Can you say delivery? Mine was the Reader's Digest Condensed version of the link you provided.

 

[gar]

080428-2044 EST

My previous post was in response to awc's ending question in post #7.

My answer to post #1 would be to consider the load as a Y and then a leg's current is in phase with the load current.

For a balanced source and load the load voltage is leg to neutral and this is leg to leg voltage divided by the sq-root of three. Since the load is balanced each element of the load receives 1/3 of the total power.

Power to each element is Irms * Vll * PF / 1.732.

Total power is 3*111*208*PF/sq-rt 3 = 1.732*111*208*PF = 39,988*PF.

As an old professor told me when I ask about a question that seemed to be in error on a final exam --- present your analysis of what is wrong.

So in this case since the characteristics of the load were not defined one fills in the missing information. Either state the assumption that the load is resistive, or add the PF element to the answer.

.

 

[KentAT]

Yeah that is equivalent to trying to decipher this
A geriatric human female proceeded to a storage compartment for the purpose of procuring a fragment of asseous tissue from an unidentified deceased specimen to transfer to an indigent carnivorous domesticated mammal.
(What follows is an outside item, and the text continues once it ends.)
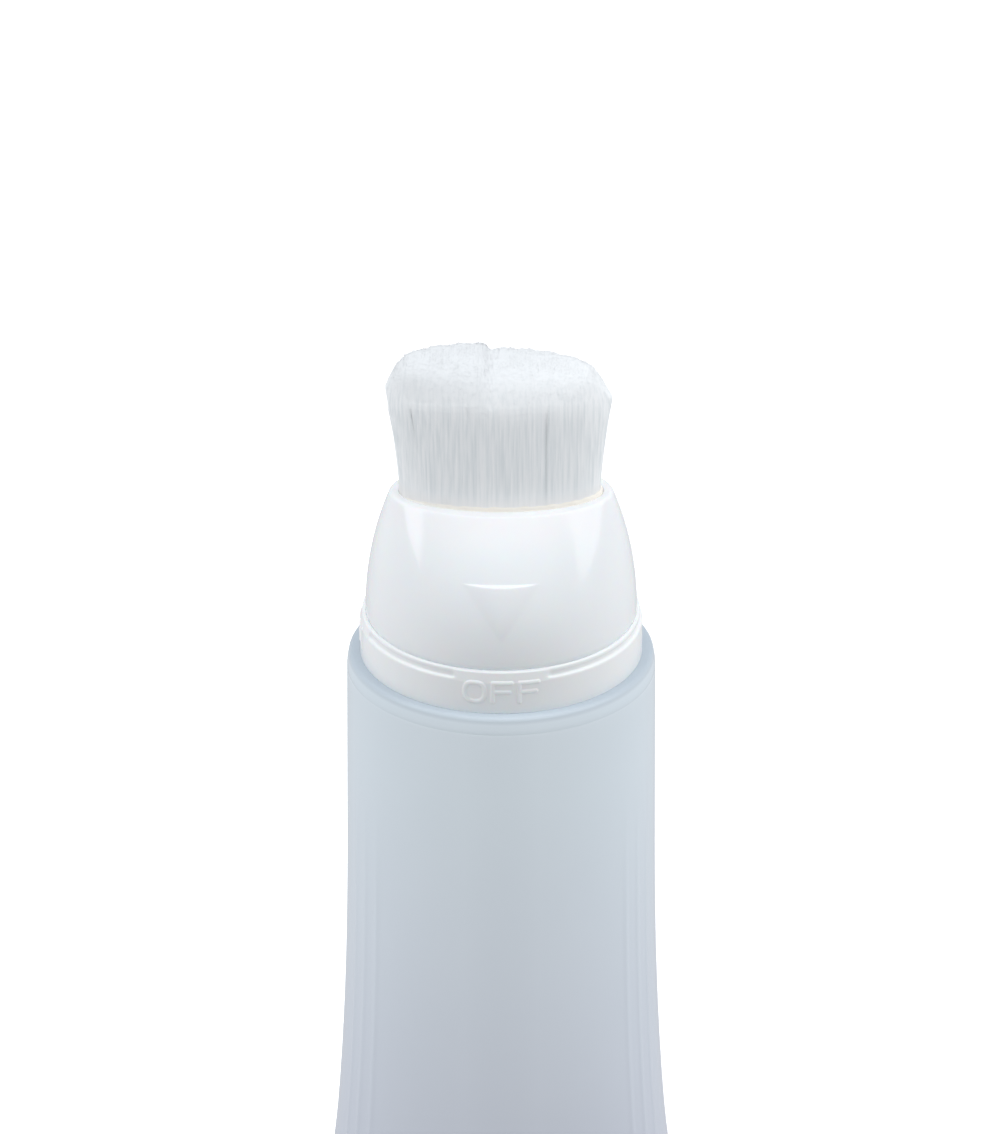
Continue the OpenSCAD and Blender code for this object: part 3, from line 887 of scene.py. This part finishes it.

Upon arrival at her destination, she found the storage compartment in a denuded condition, with the consequence that the indegent carnivore was deprived of the intended donation.

No, yours was much easier...the poor dog's still hungry...

 

[awc]

Thanks again to all of you....I did some research and through that along with all of your answers I have myself on the right page :wink: . mivey, your answer helped me alot at first, breaking it down to the basics help me build from there. All of you guys input and answers were greatly appreciated, Thank you!